Ex-Trump executive Allen Weisselberg begins Rikers Island jail sentence after perjury plea
Donald Trump’s former chief financial officer Allen Weisselberg is returning to jail after pleading guilty to perjury over testimony he gave during a sprawling fraud case targeting the former president’s real estate empire.
Entering a Manhattan criminal courtroom on Wednesday in a dark jacket and blue face mask, Weisselberg was sentenced to five months in prison, weeks after reaching a plea deal with prosecutors to admit that he lied to investigators and a judge probing the former president’s real estate empire.
He spent 100 days at the notorious New York jail last year after he was convicted on a range of tax crimes in a separate case stemming from a sweeping criminal investigation into Mr Trump’s business.
Mr Trump’s former financial chief was also a co-defendant in the civil fraud case, during which he lied under oath on three occasions, including in depositions and on the witness stand during a months-long trial.
Last month, he pleaded guilty to two counts of perjury for his statements to state attorneys in 2020.
During his three-minute appearance before Judge Laurie Peterson on Wednesday, Weisselberg told her he didn’t have anything to say before he was handcuffed and walked out of the courtroom to begin his sentence.
In February, Judge Arthur Engoron determined that the former president and his co-defendants grossly inflated the value of his properties to get more favourable financing terms from banks and insurers, a judgment that slapped the former president with tens of millions of dollars in penalties.

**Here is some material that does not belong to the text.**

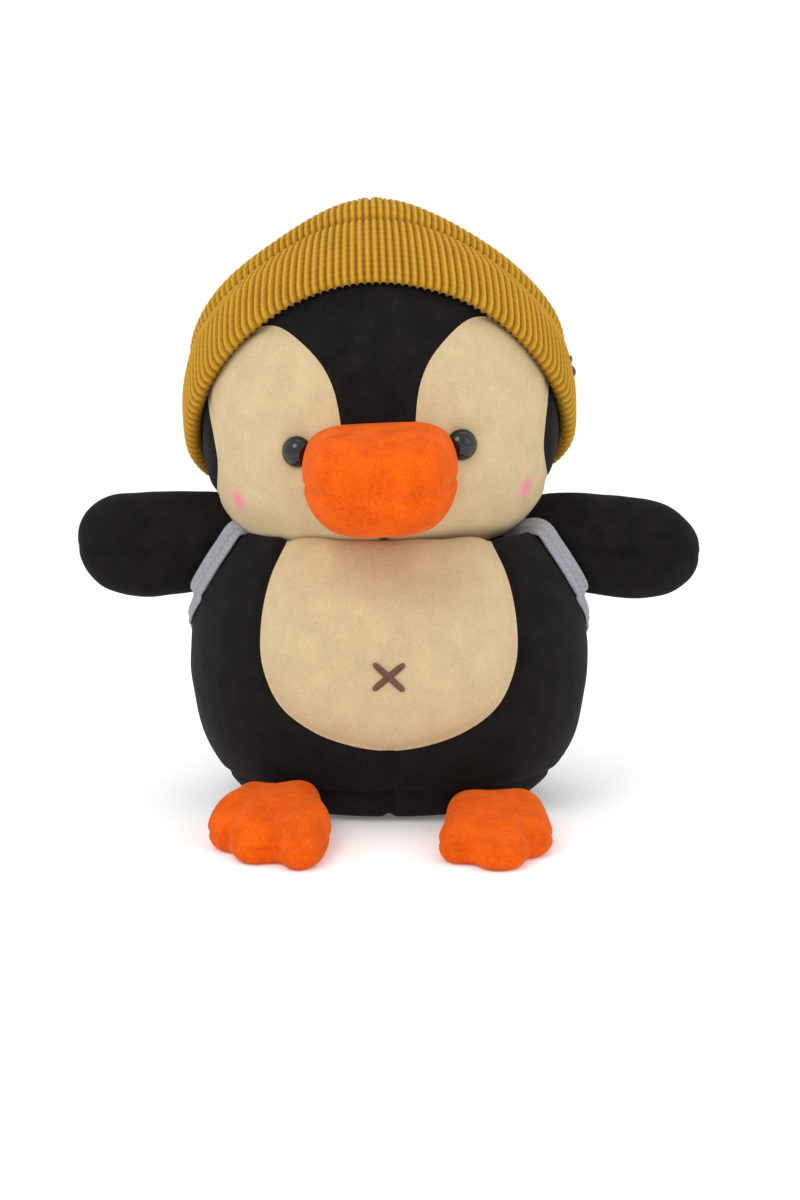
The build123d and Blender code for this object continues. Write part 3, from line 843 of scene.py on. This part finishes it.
def hat_lines(columns, samples):
    """Lines on the head from below the rim to the hat's tip: points, normals and lengths from the rim."""
    heights, widths, normals = head_outline()
    angle = round_angles(columns)[:, None]
    rise = np.linspace(math.radians(-62), math.radians(89.9), samples)[None]
    spread = np.array([1.0, 0, 0]) * np.cos(angle)[..., None] + HAT_TO_BACK * np.sin(angle)[..., None]
    way = spread * np.cos(rise)[..., None] + HAT_TO_TIP * np.sin(rise)[..., None]
    near, far = np.zeros(way.shape[:2]), np.full(way.shape[:2], 0.13)
    for _ in range(26):
        middle = (near + far) / 2
        at = HAT_MIDDLE + way * middle[..., None]
        width = np.interp(at[..., 2], heights, widths, left=1e-6, right=1e-6)
        inside = np.hypot(at[..., 0], at[..., 1] / HEAD_RATIO) < width
        near, far = np.where(inside, middle, near), np.where(inside, far, middle)
    points = HAT_MIDDLE + way * near[..., None]
    width = np.maximum(np.hypot(points[..., 0], points[..., 1] / HEAD_RATIO), 1e-6)
    flat = np.interp(points[..., 2], heights, normals[:, 0])
    upward = np.interp(points[..., 2], heights, normals[:, 1])
    sideways = flat * points[..., 0] / width
    backward = flat * points[..., 1] / width / HEAD_RATIO ** 2
    outward = np.stack([sideways, backward, upward], -1)
    outward /= np.linalg.norm(outward, axis=-1, keepdims=True)
    rim = smooth_path(RIM_CURVE, 200) * MM
    above = points[..., 2] - np.interp(points[..., 1], rim[:, 0], rim[:, 1])
    steps = np.linalg.norm(np.diff(points, axis=1), axis=-1)
    along = np.concatenate([np.zeros((columns, 1)), np.cumsum(steps, axis=1)], axis=1)
    for column in range(columns):
        last_below = int(np.nonzero(above[column] < 0)[0].max())
        low, high = above[column, last_below:last_below + 2]
        share = -low / (high - low)
        along[column] -= along[column, last_below] + share * steps[column, last_below]
    return points, outward, along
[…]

Now, Weisselberg could be called as a witness in another separate case, the first-ever criminal trial against a former president, when Mr Trump’s trial for allegedly falsifying business records to cover up hush money payments to an adult film star begins on 15 April.
Manhattan district attorney Alvin Bragg is not expected to make his case against Mr Trump with Weisselberg’s help, but his long-time role within the Trump Organization has routinely become a valuable asset in a series of parallel investigations surrounding the former president and his business.
During the civil fraud trial, Weisselberg faced questions from New York state lawyers about his knowledge of Mr Trump’s statements of financial condition, the documents at the heart of the case.
Those documents were found to have included fraudulent valuations of Mr Trump’s net worth and assets to obtain favourable terms for some of his brand-building properties.
In his judgment, Judge Engoron ordered Weisselberg to pay $1m – the amount of severance he has received so far – and found that his testimony was “intentionally evasive, with large gaps of ‘I don’t remember.’”
Weisselberg’s severance agreement “renders his testimony highly unreliable” because it prohibited the former CFO from cooperating with law enforcement. “The Trump Organization keeps Weisselberg on a short leash, and it shows,” Judge Engoron wrote.
At the centre of that case was a valuation of Mr Trump’s Manhattan triplex penthouse, based on measurements showing that the property was 30,000 square feet. An article from Forbes in 2017 disputed that claim, cutting the value from $327m to $117m.
At trial, a former Trump real estate official testified that Weisselberg said the property was “around 30,000 square feet” in 2012. Emails from that same year show that Weisselberg would have known that the apartment was less than 11,000 square feet.
During his testimony, Forbes published an article stating that Weisselberg was lying under oath.
Ahead of the judgment, Judge Engoron pushed Trump lawyers, state attorneys and the Manhattan District Attorney’s Office for “anything” they could tell him about reports that Weisselberg was negotiating a plea deal surrounding statements he gave in his courtroom.
If Weisselberg is now “admitting he lied under oath in my courtroom at this trial,” the judge wants to know about it, he wrote to attorneys. “I do not want to ignore anything in a case of this magnitude,” he said, according to court documents.
On Tuesday, Ms James’s office called on Judge Engoron to determine whether Mr Trump, his co-defendants and their lawyers “facilitated” Weisselberg’s perjury by withholding “incriminating documents”.
Meanwhile, jury selection in Mr Trump’s separate criminal case is scheduled to begin on 15 April, where the former president and presumptive Republican nominee to face President Joe Biden in November is charged with 34 counts of falsifying business records to cover up payments that buried stories of his alleged affairs.
In 2016, to insulate the then candidate Trump from compromising stories of his affairs, Mr Trump’s former lawyer Michael Cohen allegedly hatched a plan – with Weisselberg’s help – to handle the transactions for the so-called “catch and kill” scheme.